§ What is being asked
Look in the material below for the line with "make_front_housing()" and the line with "obj.data.transform(world)", then set down exactly those two lines and all lines between, nothing more.
>>>>>
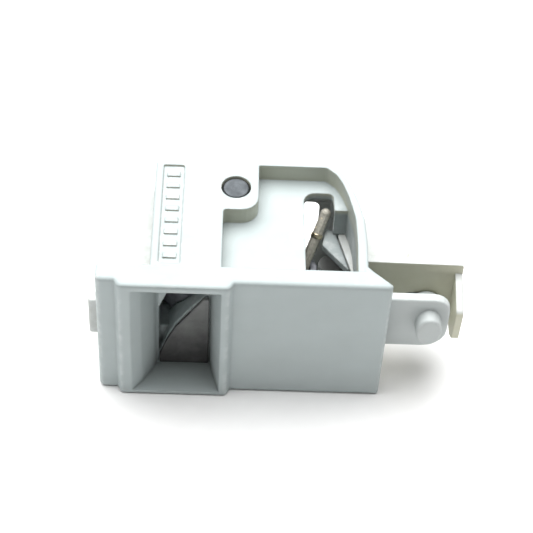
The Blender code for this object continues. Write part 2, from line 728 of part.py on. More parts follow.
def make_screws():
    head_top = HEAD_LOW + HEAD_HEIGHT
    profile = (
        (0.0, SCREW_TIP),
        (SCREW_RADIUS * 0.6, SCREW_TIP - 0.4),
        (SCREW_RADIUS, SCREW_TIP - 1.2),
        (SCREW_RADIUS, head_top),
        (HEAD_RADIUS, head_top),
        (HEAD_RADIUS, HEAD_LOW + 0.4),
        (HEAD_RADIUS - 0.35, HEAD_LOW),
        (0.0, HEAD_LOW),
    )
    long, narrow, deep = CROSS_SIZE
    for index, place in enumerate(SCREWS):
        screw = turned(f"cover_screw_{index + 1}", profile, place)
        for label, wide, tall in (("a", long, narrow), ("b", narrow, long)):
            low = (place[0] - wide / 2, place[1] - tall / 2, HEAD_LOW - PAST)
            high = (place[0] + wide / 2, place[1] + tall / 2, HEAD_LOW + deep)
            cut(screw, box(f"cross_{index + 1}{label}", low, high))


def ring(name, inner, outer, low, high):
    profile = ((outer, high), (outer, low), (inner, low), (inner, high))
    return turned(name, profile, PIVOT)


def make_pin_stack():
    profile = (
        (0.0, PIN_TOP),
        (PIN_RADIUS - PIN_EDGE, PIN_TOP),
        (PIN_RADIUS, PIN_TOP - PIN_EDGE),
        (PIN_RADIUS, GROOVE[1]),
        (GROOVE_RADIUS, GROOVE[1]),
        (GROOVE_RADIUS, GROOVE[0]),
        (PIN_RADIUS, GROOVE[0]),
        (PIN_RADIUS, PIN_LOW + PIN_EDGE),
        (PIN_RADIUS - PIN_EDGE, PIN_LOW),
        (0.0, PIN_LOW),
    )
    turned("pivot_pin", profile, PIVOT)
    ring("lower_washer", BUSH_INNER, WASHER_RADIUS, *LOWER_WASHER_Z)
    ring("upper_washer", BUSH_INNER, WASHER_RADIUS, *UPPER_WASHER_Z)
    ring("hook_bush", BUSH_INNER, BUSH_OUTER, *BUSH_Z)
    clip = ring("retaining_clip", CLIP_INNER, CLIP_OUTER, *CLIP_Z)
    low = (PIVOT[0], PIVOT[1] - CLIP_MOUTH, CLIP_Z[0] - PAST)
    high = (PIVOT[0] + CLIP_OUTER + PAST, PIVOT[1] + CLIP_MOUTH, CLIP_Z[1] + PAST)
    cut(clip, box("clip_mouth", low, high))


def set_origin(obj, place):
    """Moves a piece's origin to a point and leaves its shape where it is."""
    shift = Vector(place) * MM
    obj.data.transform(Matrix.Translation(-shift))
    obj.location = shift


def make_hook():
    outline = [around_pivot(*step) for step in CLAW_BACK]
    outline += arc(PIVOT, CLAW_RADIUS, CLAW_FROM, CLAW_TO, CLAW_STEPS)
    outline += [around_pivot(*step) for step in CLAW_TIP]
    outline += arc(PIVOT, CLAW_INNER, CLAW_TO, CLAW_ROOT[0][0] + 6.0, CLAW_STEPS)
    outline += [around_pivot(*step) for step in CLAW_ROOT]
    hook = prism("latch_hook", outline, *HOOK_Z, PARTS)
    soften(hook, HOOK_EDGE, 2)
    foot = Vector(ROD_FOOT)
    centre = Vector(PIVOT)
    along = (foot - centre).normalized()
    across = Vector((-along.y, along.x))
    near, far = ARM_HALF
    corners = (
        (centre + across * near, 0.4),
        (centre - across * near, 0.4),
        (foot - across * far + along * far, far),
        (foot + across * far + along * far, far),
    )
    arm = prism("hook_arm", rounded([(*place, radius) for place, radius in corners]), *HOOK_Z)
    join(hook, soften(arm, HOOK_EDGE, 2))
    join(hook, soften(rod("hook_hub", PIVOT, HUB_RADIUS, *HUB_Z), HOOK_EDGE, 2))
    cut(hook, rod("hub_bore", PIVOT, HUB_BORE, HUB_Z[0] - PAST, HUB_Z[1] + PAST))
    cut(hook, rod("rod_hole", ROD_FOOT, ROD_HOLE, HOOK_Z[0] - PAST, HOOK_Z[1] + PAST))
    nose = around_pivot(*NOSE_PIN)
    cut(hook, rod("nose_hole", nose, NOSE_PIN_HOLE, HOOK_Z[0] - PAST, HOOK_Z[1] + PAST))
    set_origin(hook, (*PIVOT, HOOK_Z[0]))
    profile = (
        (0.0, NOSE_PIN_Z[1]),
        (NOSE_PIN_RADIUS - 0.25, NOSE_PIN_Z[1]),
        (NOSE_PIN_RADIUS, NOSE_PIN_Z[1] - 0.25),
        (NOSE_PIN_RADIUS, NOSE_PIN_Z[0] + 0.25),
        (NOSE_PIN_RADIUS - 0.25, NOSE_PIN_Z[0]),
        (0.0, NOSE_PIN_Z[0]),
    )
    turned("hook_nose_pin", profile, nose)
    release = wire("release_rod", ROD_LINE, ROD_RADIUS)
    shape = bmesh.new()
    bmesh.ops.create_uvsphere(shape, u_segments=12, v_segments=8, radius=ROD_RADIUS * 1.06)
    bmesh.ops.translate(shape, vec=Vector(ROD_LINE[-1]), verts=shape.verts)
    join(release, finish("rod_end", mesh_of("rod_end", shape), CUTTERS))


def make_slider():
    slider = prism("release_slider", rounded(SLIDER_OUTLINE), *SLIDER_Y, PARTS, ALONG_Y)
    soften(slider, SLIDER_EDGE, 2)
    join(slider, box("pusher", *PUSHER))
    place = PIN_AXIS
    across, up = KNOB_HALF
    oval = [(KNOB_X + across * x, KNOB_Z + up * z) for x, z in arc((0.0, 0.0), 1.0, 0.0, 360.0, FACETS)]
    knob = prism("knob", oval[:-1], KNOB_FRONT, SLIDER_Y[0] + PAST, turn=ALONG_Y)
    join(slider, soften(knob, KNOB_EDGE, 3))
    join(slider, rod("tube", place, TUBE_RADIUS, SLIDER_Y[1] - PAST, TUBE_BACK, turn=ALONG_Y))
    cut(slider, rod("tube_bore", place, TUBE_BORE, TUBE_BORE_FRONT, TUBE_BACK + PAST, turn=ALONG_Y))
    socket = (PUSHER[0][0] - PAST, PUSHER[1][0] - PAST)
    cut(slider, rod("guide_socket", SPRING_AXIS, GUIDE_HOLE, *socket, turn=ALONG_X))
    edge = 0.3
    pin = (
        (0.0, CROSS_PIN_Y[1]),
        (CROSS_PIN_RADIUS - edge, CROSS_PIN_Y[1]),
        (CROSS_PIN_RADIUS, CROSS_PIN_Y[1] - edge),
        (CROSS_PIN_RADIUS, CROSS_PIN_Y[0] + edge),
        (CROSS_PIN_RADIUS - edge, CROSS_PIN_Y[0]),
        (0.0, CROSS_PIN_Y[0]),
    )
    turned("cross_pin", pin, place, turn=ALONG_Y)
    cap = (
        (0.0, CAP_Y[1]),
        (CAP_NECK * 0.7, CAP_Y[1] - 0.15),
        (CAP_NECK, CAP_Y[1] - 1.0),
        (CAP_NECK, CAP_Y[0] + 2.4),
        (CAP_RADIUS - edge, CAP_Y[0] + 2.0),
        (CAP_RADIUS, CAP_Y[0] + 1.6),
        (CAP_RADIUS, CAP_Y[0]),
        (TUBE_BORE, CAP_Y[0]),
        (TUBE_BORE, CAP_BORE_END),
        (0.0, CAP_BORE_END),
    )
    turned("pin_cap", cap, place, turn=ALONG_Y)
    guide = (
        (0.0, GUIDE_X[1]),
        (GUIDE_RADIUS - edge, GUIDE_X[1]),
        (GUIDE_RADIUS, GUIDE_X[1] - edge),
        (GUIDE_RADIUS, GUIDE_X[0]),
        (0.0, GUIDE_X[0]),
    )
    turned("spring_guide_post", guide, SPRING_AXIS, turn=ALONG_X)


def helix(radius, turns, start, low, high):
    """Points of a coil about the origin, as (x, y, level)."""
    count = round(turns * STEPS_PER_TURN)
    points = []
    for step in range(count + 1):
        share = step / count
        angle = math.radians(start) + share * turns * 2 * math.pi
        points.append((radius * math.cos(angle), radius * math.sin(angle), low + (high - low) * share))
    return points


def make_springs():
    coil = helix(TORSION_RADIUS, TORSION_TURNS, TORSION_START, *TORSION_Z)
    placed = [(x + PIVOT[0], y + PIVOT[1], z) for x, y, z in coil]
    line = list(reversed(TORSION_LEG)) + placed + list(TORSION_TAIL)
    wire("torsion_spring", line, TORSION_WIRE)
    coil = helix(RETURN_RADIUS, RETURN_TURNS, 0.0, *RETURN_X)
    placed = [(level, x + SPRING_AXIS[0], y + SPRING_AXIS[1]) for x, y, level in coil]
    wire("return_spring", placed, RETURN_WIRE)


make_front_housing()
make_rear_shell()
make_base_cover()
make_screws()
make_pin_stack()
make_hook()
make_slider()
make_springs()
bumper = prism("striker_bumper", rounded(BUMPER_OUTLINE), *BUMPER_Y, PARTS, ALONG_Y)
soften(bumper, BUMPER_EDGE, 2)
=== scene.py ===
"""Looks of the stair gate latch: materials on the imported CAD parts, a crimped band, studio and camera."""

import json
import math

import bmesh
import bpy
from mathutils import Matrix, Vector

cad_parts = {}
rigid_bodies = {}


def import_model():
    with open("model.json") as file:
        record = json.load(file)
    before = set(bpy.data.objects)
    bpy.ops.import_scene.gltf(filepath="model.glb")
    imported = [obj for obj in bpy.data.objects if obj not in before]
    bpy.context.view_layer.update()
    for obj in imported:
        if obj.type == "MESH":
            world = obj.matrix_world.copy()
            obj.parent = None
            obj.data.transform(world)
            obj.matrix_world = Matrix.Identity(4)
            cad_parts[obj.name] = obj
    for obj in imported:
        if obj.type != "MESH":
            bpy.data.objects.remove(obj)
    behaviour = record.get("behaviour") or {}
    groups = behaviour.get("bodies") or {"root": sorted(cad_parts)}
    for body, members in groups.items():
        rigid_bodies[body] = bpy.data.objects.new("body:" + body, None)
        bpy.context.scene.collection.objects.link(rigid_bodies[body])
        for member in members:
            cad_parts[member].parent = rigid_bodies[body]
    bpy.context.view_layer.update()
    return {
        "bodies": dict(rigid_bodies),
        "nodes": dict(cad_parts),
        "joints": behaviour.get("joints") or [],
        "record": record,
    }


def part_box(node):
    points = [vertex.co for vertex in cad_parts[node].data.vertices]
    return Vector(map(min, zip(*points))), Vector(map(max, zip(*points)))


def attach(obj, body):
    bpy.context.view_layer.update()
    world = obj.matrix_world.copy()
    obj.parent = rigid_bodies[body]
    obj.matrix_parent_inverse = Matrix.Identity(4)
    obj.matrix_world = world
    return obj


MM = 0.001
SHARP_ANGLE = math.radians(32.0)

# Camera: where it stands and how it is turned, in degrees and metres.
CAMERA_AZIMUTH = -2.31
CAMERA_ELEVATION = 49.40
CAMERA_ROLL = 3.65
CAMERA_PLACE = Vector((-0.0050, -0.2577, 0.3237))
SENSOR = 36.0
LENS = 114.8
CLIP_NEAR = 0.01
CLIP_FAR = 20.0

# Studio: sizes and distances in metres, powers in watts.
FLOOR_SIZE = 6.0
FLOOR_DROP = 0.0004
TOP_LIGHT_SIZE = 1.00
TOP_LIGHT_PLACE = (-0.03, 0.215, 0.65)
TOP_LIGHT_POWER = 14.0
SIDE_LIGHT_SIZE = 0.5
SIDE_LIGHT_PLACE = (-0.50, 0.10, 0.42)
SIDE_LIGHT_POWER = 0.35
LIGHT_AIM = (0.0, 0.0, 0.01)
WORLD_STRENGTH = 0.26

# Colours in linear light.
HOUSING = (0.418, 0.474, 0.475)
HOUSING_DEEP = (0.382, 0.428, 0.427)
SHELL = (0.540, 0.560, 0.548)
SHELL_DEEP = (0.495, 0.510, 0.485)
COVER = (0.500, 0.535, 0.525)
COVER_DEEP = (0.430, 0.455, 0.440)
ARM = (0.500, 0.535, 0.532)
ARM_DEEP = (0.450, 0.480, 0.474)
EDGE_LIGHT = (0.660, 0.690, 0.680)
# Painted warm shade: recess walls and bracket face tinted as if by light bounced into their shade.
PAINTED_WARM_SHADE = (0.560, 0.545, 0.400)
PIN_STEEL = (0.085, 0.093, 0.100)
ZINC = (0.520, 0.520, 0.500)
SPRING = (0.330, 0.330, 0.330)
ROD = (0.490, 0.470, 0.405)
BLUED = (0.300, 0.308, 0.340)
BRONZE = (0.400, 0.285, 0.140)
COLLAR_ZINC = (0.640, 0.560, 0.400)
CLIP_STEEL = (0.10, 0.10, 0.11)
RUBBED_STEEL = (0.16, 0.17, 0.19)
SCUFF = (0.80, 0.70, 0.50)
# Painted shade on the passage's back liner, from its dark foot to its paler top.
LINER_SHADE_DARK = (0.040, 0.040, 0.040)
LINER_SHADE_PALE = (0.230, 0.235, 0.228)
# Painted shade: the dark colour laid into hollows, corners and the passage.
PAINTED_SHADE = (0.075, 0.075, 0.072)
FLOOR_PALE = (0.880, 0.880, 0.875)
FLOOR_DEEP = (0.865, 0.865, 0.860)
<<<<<
§ Expected output
make_front_housing()
make_rear_shell()
make_base_cover()
make_screws()
make_pin_stack()
make_hook()
make_slider()
make_springs()
bumper = prism("striker_bumper", rounded(BUMPER_OUTLINE), *BUMPER_Y, PARTS, ALONG_Y)
soften(bumper, BUMPER_EDGE, 2)
=== scene.py ===
"""Looks of the stair gate latch: materials on the imported CAD parts, a crimped band, studio and camera."""

import json
import math

import bmesh
import bpy
from mathutils import Matrix, Vector

cad_parts = {}
rigid_bodies = {}


def import_model():
    with open("model.json") as file:
        record = json.load(file)
    before = set(bpy.data.objects)
    bpy.ops.import_scene.gltf(filepath="model.glb")
    imported = [obj for obj in bpy.data.objects if obj not in before]
    bpy.context.view_layer.update()
    for obj in imported:
        if obj.type == "MESH":
            world = obj.matrix_world.copy()
            obj.parent = None
            obj.data.transform(world)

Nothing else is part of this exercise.